Feel as if St Mary’s is your church home? Join the electoral roll! 

One of the ways of belonging at St Mary’s is to join our electoral roll. It’s a way of expressing the sense that St Mary’s is your spiritual home and committing to the community here. Adding your name to the roll means you can participate fully in our Annual Meeting and helps us to see how our community is growing and changing. To join the roll, you need to be 16 years old, baptised and either live in our parish or have attended St Mary’s for six months. Join the roll by completing the form here. Please also complete the GDPR consent form here or pick up paper copies of this form at church on Sunday. 

Join our tea and coffee team!

If you’re looking for a way to belong and not sure how to connect, our tea and coffee team is a great way to get to know everyone in church! We’re looking for team members for our 9am and 10.30am teams to serve once a month or once every two months. Training is provided and gratitude is guaranteed! If you would like to be part of this team, please email .

Forest Churches Emergency Nightshelter – Can you help? 

Forest Churches Emergency Night Shelter is urgently seeking a bookkeeper to assist in managing day-to-day financial affairs. This support has been provided by a key volunteer who is no longer able to continue. The Night Shelter team is now reaching out to its church network to see if anyone might be able to support them with this work at low cost or as a volunteer to enable them to use funds for their core work of providing support and accommodation to homeless people. If you are interested in finding out more, or you know someone who could help, please contact Corinna Creasy, Vice Chair, at  by the end of the month.

EcoTip of the Week 

One step each one of us can take is to consume less, requiring fewer resources and leading to less impact on the planet. Repairing our items is a simple way to reduce our consumption. Forest Fixers run skill-sharing and repair cafes for clothes, electrical equipment and more. You can make a repair appointment on Eventbrite here or join a repair club at The Mill on Tuesdays, 6.30-9pm.

Please pray: 

  • As we approach Mothering Sunday, please give thanks for all Mothers and all who have shown us the love and care of a mother 
  • Please pray for those who grieve for their mother or struggle with a difficult relationship and all those who have known sorrow, heartbreak or disappointment in their own experience of motherhood
  • On International Women’s Day (Friday), please pray for all women around the world, remembering especially women who lead with courage and strength, praying for women who face violence and discrimination and praying for equality and safety for women and girls. 
  • Please pray for all people living through violence and conflict 
  • Please pray for St Mary’s as we enter a new season – remembering especially Rev Tim Scott as he becomes the cover Team Rector and the clergy and staff team as they lead through this change. 
  • Please pray for all lay leaders as we serve one another, giving thanks especially for our wardens, Lynne, Nevil and Natalie. 
  • Please pray for all who are suffering in body, mind or spirit
  • Please pray for those who are discovering faith in Christ for the first time, those whose faith is deepening and those who long to know the presence of God. 

Reflection

I was recently at a trustee meeting of a charity where I am on the board. The trustees were asking me about my period of leave and I was telling them that, for various reasons, we will not be able to be at church on Easter Sunday. Though I have had periods of feeling quite lost in my faith over the years, I cannot recall a year where I did not go to church on Easter Sunday. Since I have been ordained, I have treasured so profoundly the gift of journeying with my church to the cross and onto the joy of resurrection. I find myself bereft at the thought of not being with you all. 
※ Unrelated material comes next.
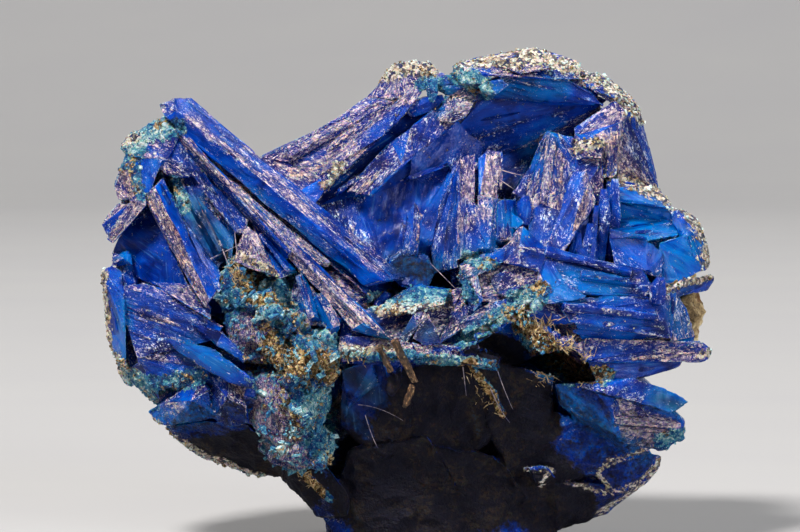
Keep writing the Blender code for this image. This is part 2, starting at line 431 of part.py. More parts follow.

I was explaining this feeling to my fellow trustees and one, a Roman Catholic nun (or sister, more accurately) simply replied, ‘God is asking you to fast from something you love. It will return to you more richly.’

I have thought about this ever since. I enter into this new season with joy and gratitude but it also requires discipline, a commitment and a renunciation which I have to hold in prayer. To be a priest is the most enormous gift and privilege – one which strikes me daily. When we gather to pray in the morning, the birdsong filling the south chapel and the sunlight streaming across the faces of the small congregation, I feel an overwhelming sense of peace and joy.  
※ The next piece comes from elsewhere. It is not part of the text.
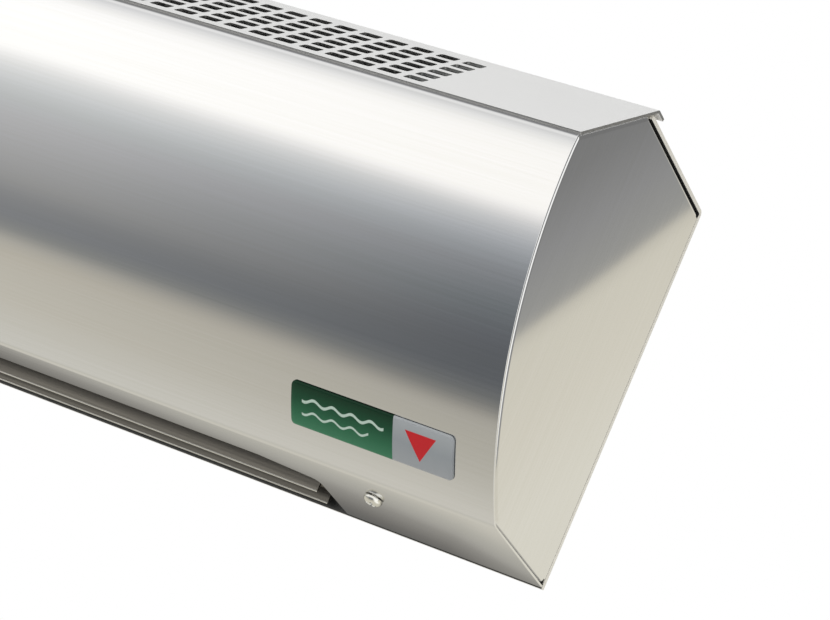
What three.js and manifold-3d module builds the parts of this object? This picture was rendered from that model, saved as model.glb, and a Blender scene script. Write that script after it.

I love to watch people arrive at church, especially those who come late. I imagine it was a struggle to get there and yet you made it. You did not give up. I am touched by the faces and hands that come to receive communion, I treasure the blessings prayed on the soft heads of babies and the wide eyed enthusiasm of toddlers. I love watching children dance to ancient hymns and the way a friend sits with another friend who needs their comfort and their presence. I love the laughter over coffee, the grappling with Scripture, the moment someone says, ‘can I talk to you about being baptised?’. 
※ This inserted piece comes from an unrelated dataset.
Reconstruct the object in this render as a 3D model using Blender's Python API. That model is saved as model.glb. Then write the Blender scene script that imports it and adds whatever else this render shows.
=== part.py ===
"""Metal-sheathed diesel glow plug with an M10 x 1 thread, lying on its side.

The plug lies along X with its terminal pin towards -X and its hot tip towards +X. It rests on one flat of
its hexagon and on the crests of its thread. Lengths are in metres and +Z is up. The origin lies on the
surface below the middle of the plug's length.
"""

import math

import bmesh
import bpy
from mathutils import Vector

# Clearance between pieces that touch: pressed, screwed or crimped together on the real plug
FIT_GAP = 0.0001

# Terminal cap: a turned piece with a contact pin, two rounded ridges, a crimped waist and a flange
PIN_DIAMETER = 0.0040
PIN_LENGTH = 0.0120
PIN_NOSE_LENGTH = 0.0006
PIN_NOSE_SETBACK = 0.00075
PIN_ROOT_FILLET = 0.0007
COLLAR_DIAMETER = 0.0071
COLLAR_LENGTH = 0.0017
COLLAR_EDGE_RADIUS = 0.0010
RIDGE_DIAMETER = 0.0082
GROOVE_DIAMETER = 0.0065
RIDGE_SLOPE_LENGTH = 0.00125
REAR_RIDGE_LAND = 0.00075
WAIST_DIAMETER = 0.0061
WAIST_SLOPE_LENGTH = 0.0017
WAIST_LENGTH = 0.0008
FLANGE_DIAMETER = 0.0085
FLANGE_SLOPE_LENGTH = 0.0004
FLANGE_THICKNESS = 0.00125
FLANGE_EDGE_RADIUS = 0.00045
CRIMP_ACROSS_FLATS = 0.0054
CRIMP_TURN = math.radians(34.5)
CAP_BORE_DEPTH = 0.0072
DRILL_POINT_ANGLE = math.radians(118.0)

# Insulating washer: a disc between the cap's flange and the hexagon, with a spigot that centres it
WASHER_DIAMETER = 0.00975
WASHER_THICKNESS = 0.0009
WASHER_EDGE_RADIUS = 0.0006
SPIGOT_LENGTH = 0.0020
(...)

And it is a particular gift and mercy to be the priest of St Mary’s and in this parish. God reveals himself to me daily in your faces and hearts, in your love and faithfulness. I learn the way of Christ from watching you and walking alongside you, from being forgiven my failings and given new chances to start again. I learn from your courage, from your kindness and from your grace. I think you are remarkable and I thank God for you. 

None of these things will stop being true over the coming year, of course, but I must learn to inhabit priesthood in a different way. And I pray I will learn to love more profoundly as a result. The second part of my fellow trustee’s words stay with me: it will return to you more richly. 

Monks and nuns often fast from words, keeping silence in order that when they speak, it is a richer, more meaningful speech than idle or potentially damaging words. I pray that the coming year – a form of priestly silence for me – will mean that my life and my words can be offered back to you as a richer presence, with a new depth of character and love formed by the Spirit. 

And I know that on Easter Sunday next year, I will celebrate the resurrection and the hope of the risen Christ with you with such profound thanksgiving for the sweetness and joy of that day. 

Thank you for all your prayers and love for me. Be assured of my unending prayers and love for you.